◆ EXERCISE
Return, unaltered, every line from the beginning of the material below up to and including the one with "pitch = 4.54; // [4.4:0.01:4.54]".

◆ INFORMATION SUPPLIED
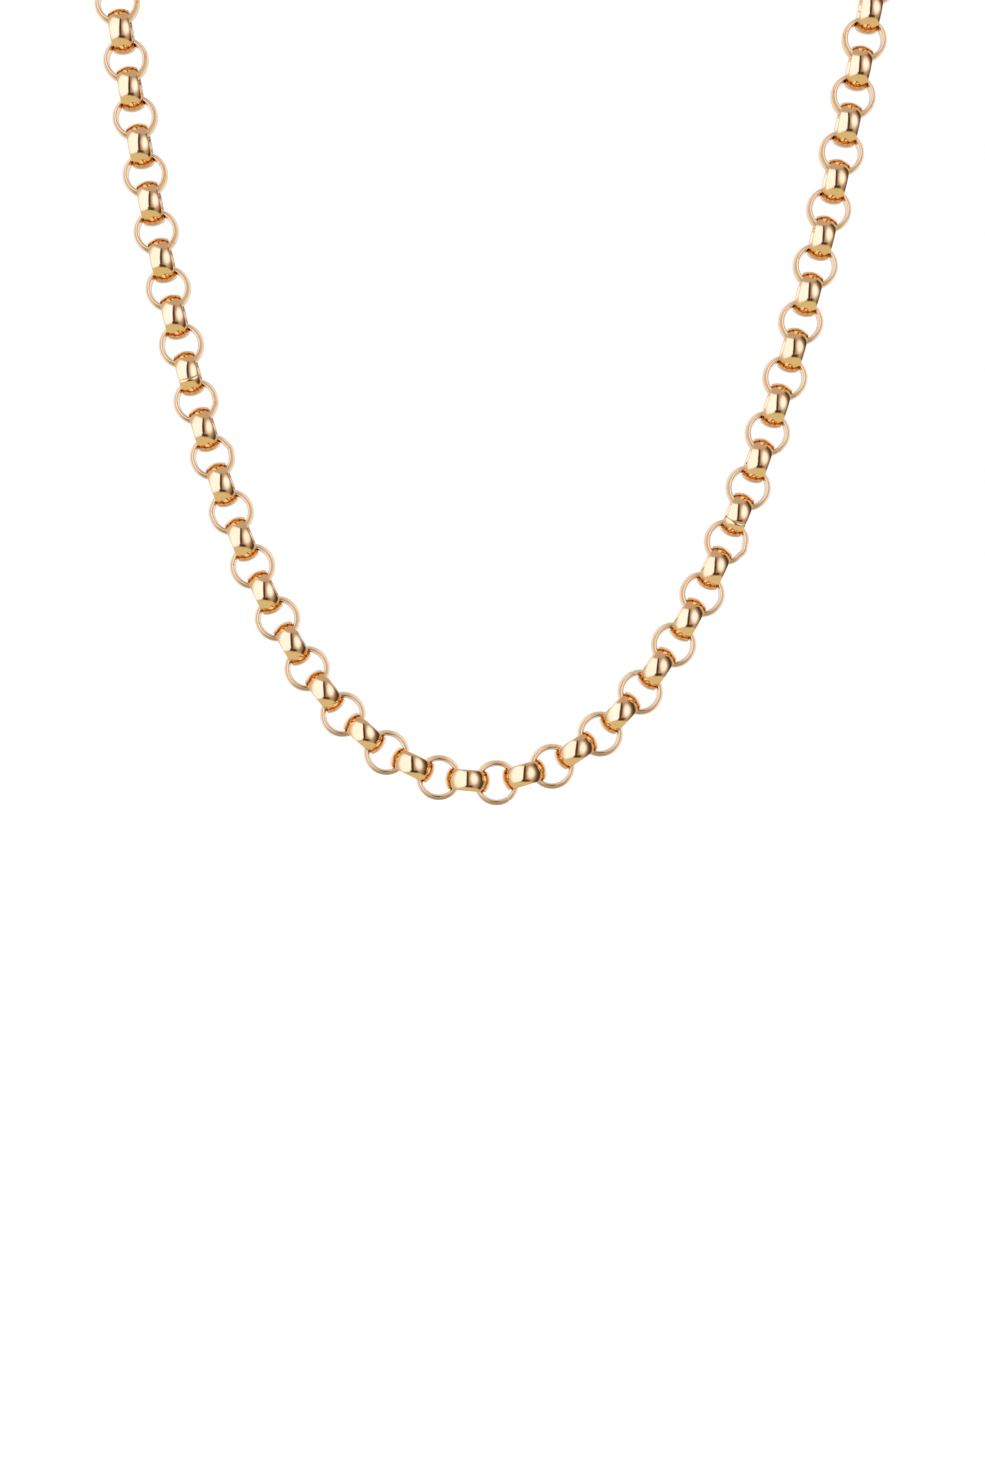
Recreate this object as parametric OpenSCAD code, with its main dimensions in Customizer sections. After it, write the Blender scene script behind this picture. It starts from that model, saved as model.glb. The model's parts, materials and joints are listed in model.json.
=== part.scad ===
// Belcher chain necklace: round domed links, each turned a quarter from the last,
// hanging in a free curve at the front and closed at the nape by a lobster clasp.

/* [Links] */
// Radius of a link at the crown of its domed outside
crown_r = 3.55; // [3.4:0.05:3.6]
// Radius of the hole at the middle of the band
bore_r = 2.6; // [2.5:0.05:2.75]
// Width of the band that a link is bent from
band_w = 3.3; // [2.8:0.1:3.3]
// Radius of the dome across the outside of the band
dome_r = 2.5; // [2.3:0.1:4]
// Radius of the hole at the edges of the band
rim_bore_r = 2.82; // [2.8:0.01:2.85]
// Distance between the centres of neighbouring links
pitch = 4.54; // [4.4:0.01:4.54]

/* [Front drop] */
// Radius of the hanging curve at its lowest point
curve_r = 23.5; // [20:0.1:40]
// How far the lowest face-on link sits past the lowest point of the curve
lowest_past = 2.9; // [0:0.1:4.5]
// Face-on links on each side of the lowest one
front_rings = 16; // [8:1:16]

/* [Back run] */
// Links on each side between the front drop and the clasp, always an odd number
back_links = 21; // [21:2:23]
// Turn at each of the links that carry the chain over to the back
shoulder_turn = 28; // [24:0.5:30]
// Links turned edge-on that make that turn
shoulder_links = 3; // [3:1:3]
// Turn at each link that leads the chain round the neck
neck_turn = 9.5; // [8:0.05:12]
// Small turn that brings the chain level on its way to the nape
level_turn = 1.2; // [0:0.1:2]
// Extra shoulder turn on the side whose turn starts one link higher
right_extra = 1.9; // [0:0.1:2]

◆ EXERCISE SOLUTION
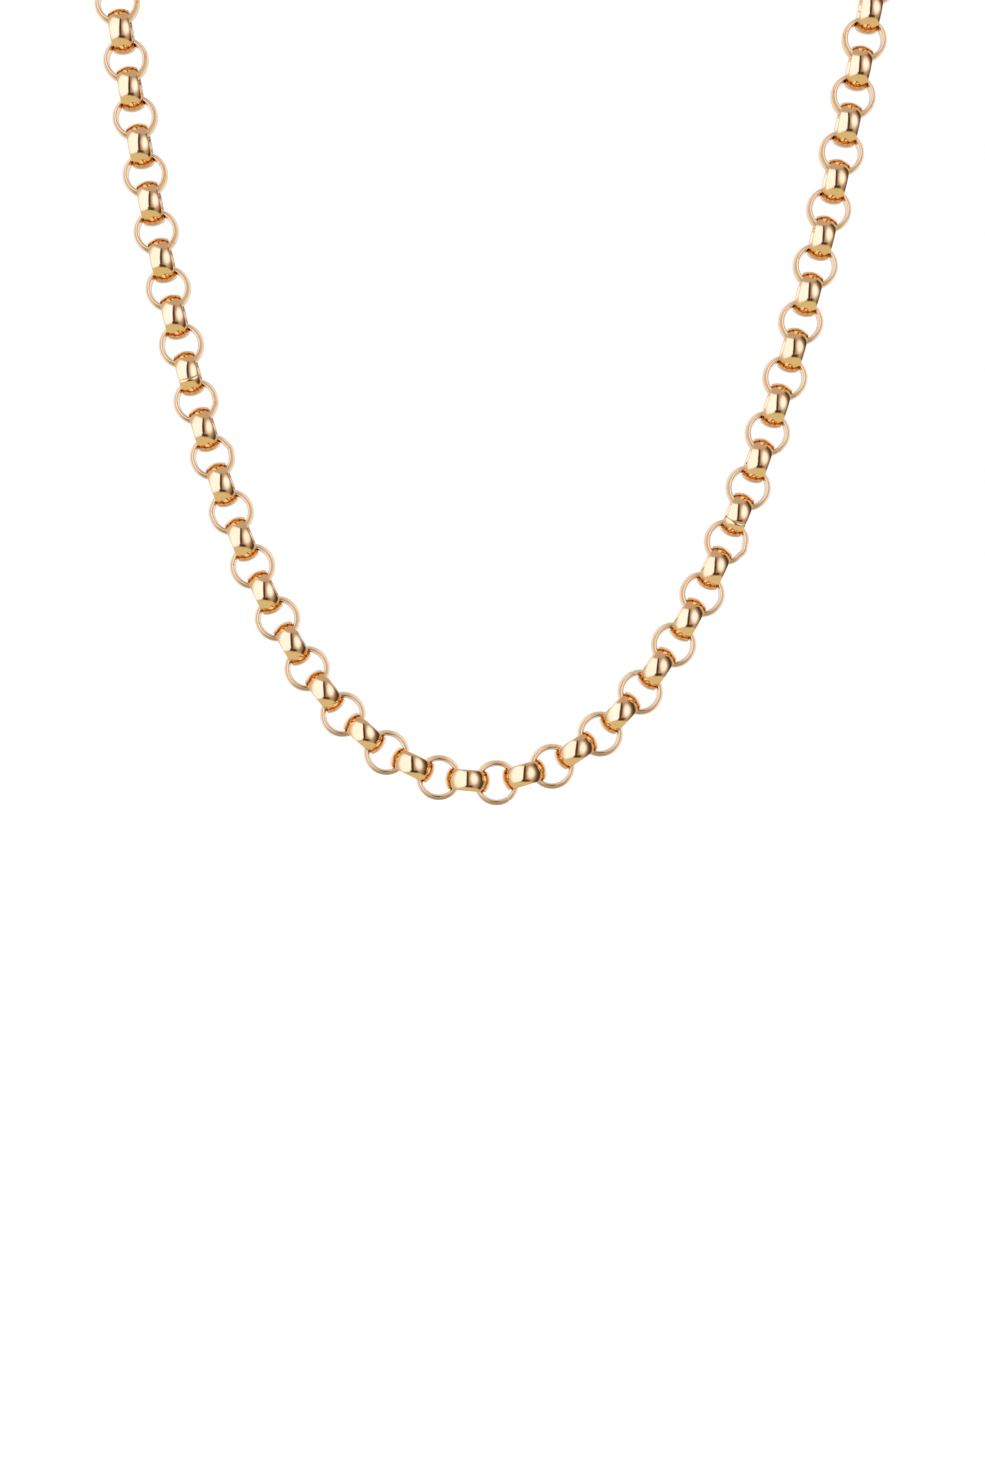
Recreate this object as parametric OpenSCAD code, with its main dimensions in Customizer sections. After it, write the Blender scene script behind this picture. It starts from that model, saved as model.glb. The model's parts, materials and joints are listed in model.json.
=== part.scad ===
// Belcher chain necklace: round domed links, each turned a quarter from the last,
// hanging in a free curve at the front and closed at the nape by a lobster clasp.

/* [Links] */
// Radius of a link at the crown of its domed outside
crown_r = 3.55; // [3.4:0.05:3.6]
// Radius of the hole at the middle of the band
bore_r = 2.6; // [2.5:0.05:2.75]
// Width of the band that a link is bent from
band_w = 3.3; // [2.8:0.1:3.3]
// Radius of the dome across the outside of the band
dome_r = 2.5; // [2.3:0.1:4]
// Radius of the hole at the edges of the band
rim_bore_r = 2.82; // [2.8:0.01:2.85]
// Distance between the centres of neighbouring links
pitch = 4.54; // [4.4:0.01:4.54]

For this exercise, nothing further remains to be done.